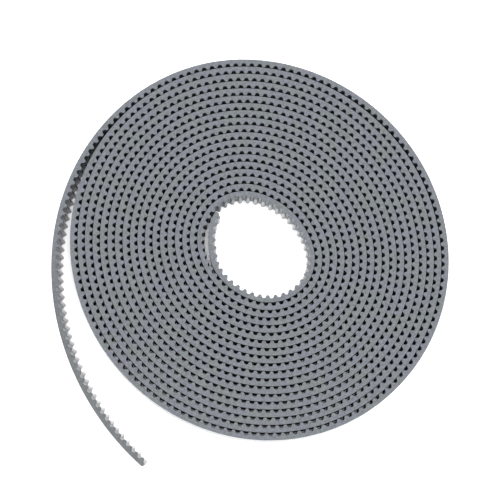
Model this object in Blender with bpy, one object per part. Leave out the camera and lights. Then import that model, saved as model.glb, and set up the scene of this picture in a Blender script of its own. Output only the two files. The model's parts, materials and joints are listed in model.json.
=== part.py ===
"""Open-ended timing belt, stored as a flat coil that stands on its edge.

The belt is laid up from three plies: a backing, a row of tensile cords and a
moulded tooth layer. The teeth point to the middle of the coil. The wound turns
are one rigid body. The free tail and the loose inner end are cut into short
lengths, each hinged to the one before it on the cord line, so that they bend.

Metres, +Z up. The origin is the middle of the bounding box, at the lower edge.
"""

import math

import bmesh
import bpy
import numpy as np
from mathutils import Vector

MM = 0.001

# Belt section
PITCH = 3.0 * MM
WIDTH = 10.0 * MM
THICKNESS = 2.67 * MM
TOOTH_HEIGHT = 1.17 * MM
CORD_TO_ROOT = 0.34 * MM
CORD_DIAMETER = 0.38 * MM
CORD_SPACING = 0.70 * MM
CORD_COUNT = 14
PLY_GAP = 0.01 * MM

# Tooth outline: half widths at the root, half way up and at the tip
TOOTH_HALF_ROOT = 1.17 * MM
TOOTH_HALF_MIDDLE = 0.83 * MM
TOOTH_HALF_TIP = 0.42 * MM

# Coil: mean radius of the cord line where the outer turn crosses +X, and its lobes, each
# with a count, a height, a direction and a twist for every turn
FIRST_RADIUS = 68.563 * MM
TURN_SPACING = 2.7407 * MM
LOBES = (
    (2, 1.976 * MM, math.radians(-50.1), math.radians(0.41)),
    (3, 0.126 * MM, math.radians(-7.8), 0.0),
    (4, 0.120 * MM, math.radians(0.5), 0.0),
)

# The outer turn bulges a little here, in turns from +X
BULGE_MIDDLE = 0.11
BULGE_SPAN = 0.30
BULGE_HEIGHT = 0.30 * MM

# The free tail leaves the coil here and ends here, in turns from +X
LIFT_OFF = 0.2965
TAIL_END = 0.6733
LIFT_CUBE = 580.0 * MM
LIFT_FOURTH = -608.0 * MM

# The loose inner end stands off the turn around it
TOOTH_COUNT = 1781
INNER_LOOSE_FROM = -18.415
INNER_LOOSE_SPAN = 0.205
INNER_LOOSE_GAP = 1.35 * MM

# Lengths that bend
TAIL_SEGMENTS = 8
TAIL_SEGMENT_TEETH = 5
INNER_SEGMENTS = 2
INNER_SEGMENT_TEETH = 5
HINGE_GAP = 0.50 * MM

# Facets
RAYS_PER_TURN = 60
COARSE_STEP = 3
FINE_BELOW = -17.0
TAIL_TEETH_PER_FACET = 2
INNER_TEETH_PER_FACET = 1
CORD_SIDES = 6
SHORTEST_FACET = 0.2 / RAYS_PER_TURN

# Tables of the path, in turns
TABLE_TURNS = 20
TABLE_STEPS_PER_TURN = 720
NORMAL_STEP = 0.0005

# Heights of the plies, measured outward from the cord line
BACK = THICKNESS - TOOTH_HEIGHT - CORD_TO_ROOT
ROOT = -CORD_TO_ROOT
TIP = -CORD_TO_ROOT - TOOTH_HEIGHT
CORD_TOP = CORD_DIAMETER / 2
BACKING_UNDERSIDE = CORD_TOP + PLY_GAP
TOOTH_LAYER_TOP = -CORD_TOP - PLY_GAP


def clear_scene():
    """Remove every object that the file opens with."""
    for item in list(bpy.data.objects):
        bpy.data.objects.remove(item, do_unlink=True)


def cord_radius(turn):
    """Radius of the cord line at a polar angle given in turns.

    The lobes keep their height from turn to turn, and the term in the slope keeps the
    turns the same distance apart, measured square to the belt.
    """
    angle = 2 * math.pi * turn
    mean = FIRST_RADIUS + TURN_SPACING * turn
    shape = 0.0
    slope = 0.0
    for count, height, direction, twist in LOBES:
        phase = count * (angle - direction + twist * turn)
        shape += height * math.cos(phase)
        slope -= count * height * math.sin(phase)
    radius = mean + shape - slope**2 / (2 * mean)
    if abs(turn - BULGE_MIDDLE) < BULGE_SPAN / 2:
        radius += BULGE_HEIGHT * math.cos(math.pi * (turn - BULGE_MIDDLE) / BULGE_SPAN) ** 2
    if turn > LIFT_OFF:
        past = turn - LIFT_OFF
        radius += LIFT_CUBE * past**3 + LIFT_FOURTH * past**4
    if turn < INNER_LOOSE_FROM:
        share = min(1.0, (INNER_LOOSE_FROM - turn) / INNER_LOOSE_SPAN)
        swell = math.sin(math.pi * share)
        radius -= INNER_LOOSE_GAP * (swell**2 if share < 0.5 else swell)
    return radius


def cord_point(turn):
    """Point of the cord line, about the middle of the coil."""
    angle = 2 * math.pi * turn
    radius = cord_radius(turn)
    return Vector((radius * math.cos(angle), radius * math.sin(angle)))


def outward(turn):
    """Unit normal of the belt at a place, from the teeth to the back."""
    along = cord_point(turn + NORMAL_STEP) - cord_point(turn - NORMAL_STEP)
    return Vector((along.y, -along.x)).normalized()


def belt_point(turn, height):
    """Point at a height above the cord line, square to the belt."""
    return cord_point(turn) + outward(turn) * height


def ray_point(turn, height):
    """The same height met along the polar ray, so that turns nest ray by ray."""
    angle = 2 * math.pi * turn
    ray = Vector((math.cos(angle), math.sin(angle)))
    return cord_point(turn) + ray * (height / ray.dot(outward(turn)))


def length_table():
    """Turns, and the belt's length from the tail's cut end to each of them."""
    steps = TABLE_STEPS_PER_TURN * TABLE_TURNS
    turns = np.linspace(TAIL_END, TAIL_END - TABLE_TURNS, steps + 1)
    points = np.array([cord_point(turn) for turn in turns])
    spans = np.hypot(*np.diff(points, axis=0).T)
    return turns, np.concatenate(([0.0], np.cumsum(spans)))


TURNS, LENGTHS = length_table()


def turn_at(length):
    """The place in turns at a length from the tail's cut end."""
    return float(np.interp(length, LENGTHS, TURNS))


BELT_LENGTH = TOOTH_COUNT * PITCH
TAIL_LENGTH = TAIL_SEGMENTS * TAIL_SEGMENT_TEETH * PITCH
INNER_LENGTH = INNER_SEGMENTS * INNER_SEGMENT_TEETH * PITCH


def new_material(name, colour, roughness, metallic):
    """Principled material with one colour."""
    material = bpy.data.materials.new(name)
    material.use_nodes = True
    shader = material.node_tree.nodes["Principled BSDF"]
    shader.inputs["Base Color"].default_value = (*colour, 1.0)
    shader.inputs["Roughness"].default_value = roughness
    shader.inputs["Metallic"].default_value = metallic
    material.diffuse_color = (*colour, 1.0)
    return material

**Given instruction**
Pull out all lines from the listing that contain the string "materials".

**Correct response**
Model this object in Blender with bpy, one object per part. Leave out the camera and lights. Then import that model, saved as model.glb, and set up the scene of this picture in a Blender script of its own. Output only the two files. The model's parts, materials and joints are listed in model.json.
    material = bpy.data.materials.new(name)